Merge pull request #23 from wehs7661/fix_poor_sampling

weitse-hsu · web-flow · commit a4bae8dc7030 · 2023-08-01T22:11:28.000-06:00
Resolve the issue of poor sampling
diff --git a/docs/simulations.rst b/docs/simulations.rst
@@ -127,7 +127,8 @@ by the single GRO file, but the user should also be able to initialize different
 configurations (represented by multiple GRO files) in the near future. Also, the MDP template should contain parameters 
 common across all replicas and define the coupling parmaeters for all possible intermediate states,
 so that we can cusotmize different MDP files by defining a subset of alchemical states in different 
-replicas. Importantly, to extend an EEXE simulation, one needs to additionally provide the following
+replicas.

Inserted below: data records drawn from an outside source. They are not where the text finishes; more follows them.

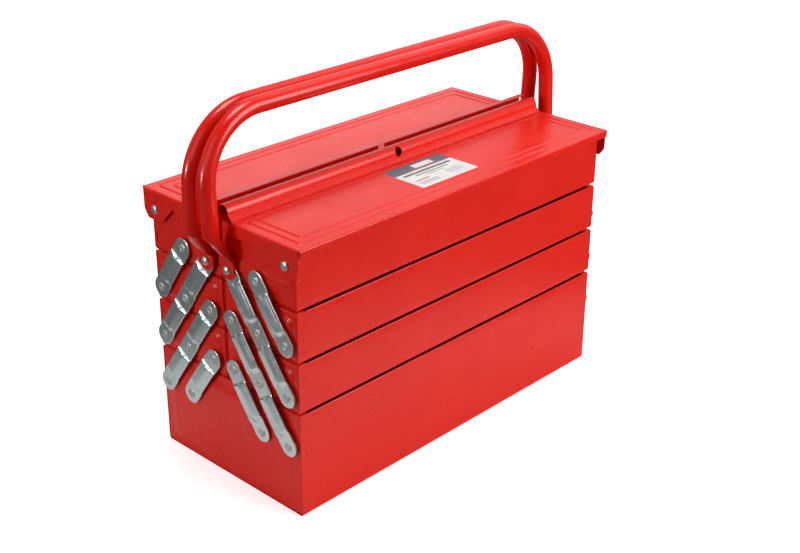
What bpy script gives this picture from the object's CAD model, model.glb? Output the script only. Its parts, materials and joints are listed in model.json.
# %% [markdown]
# # Cantilever tool box
# A deep bottom bin carries six folded trays on flat links, so that pulling the two tube
# handles apart spreads the trays like stairs. Nearly everything on it is thin sheet steel:
# cut flat, pressed, folded and painted. So nearly every piece here is one surface, laid out
# as a grid of points and given its thickness at the end, just as the sheet was.

# %% The frame
import math

import bmesh
import bpy
import numpy as np
from mathutils import Matrix, Vector
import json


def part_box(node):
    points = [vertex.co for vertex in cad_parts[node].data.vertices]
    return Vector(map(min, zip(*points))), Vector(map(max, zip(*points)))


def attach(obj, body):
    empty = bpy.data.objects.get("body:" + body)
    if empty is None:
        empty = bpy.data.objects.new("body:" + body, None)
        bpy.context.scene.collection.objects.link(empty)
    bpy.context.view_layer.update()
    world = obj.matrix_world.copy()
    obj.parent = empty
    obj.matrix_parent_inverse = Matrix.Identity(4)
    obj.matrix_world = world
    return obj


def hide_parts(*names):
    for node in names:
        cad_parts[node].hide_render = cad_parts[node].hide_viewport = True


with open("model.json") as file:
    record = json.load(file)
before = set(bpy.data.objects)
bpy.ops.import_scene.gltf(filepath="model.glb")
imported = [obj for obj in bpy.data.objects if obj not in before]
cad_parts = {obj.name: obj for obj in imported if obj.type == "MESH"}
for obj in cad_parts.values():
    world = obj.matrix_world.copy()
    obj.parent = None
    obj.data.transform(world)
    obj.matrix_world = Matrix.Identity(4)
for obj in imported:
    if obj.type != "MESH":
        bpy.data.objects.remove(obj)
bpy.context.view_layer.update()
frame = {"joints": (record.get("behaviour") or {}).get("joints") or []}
scene = bpy.context.scene
MM = 0.001
SIDES = {"front": -1, "rear": 1}
ENDS = {"left": -1, "right": 1}
LEVELS = ("lower", "middle", "upper")

# %% [markdown]
# ## Places
# The places of all pieces come from the packed model: a box for each node and a point for
# each joint. What a box can't tell, such as the gauge of the sheet, is named in millimetres
# where it is first needed, and each mesh is scaled to metres once, when it is made.

# %% Pivots
def node_box(node):
    """The lowest and highest corner of a node, in millimetres."""
    return [np.array(corner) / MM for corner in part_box(node)]


pins = {joint["name"]: np.array(joint["pos_m"]) / MM for joint in frame["joints"]}
PIVOT_OUT = abs(pins["front_open"][1])
PIVOT_MID = abs(pins["front_base_links_turn"][1])
PIVOT_IN = 2 * PIVOT_MID - PIVOT_OUT
PIVOT_Z = {level: pins[f"front_{level}_tray_turn"][2] for level in LEVELS}
PIVOT_Z["bottom"] = pins["front_open"][2]
HINGE_Y = abs(pins["front_lid_open"][1])
HINGE_Z = pins["front_lid_open"][2]
print("pivots at y", PIVOT_IN, PIVOT_MID, PIVOT_OUT, "and z", PIVOT_Z)

# %% [markdown]
# ## Finishes
# The box is dipped in glossy red enamel. Such paint isn't a flat colour: it dries with a fine
# orange peel, thins a little here and there, and shows the slight waves of the sheet below it
# in its reflections. A picture of paint could be laid over the box, but it would need
# unwrapping and would blur up close. So each of these is a noise of its own size, in the
# colour, in the roughness or in the bump. A noise is laid out on object coordinates, and its
# scale is in features per metre, because the object is built in metres.
#
# A node tree could be drawn by hand in the editor. Here a small class builds it, and the same
# class serves for materials, for the room and for Geometry Nodes.

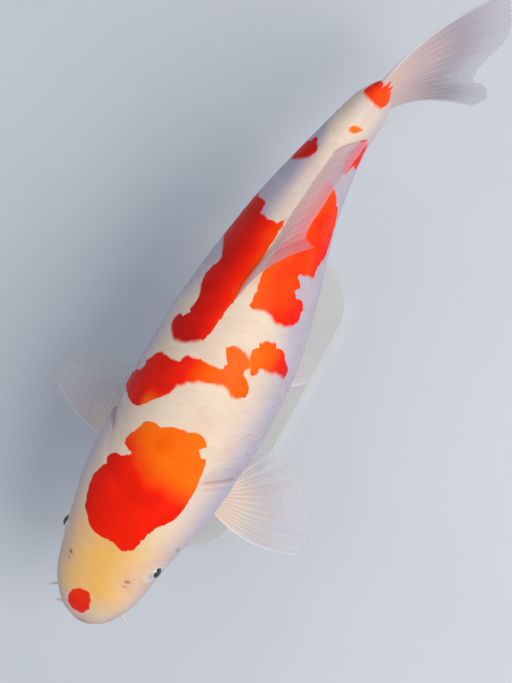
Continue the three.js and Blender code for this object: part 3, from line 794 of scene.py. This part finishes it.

For EEXE simulations, some MDP parameters need additional care to be taken, which we describe in
+:ref:`doc_mdp_params`. Importantly, to extend an EEXE simulation, one needs to additionally provide the following
 two checkpoint files:
 
 * One NPY file containing the replica-space trajectories of different configurations saved by the previous run of EEXE simulation with a default name as :code:`rep_trajs.npy`.
@@ -206,9 +207,9 @@ iterations (:code:`n_iterations`) is reached.
 
 .. _doc_parameters:
 
-3. Simulation parameters
+3. Input YAML parameters
 ========================
-In the current implementation of the algorithm, 22 parameters can be specified in the input YAML file.
+In the current implementation of the algorithm, 27 parameters can be specified in the input YAML file.
 Note that the two CLIs :code:`run_EEXE` and :code:`analyze_EEXE` share the same input YAML file, so we also
 include parameters for data analysis here.
 
@@ -378,3 +379,41 @@ parameters left with a blank. Note that specifying :code:`null` is the same as l
     n_bootstrap: 50
     seed : null
 
+.. _doc_mdp_params:
+
+4. Input MDP parameters
+=======================
+As mentioned above, a template MDP file should have all the parameters that will be shared
+across all replicas. It should also define the coupling parameters for the whole range of
+states so that different MDP files can be customized for different replicas. For an EEXE simulation
+launched by the CLI :code:`run_EEXE`, any GROMACS MDP parameter that could potentially lead to issues
+in the EEXE simulation will raise a warning. If the number of warnings is larger than the value
+specified for the flag `-m`/`--maxwarn` in the CLI :code:`run_EEXE`, the simulation will error
+out. To avoid warnings arised from MDP specification, we need to take extra care for the following
+MDP parameters:
+
+- We recommend setting :code:`lmc_seed = -1` so that a different random seed
+  for Monte Carlo moves in the state space will be used for each iteration. 
+- We recommend setting :code:`gen_vel = yes` to re-generating new velocities for each iteration to avoid
+  potential issues with detailed balance. 
+- We recommend setting :code:`gen_seed = -1` so that a different random seed for velocity generation
+  will be used for each iteration.
+- The MDP parameter :code:`nstlog` must be a factor of the YAML parameter :code:`nst_sim` so that the final status
+  of the simulation can be correctly parsed from the LOG file.
+- The MDP parameter :code:`nstdhdl` must be a factor of the YAML parameter :code:`nst_sim` so that the time series
+  of the state index can be correctly parsed from the DHDL file.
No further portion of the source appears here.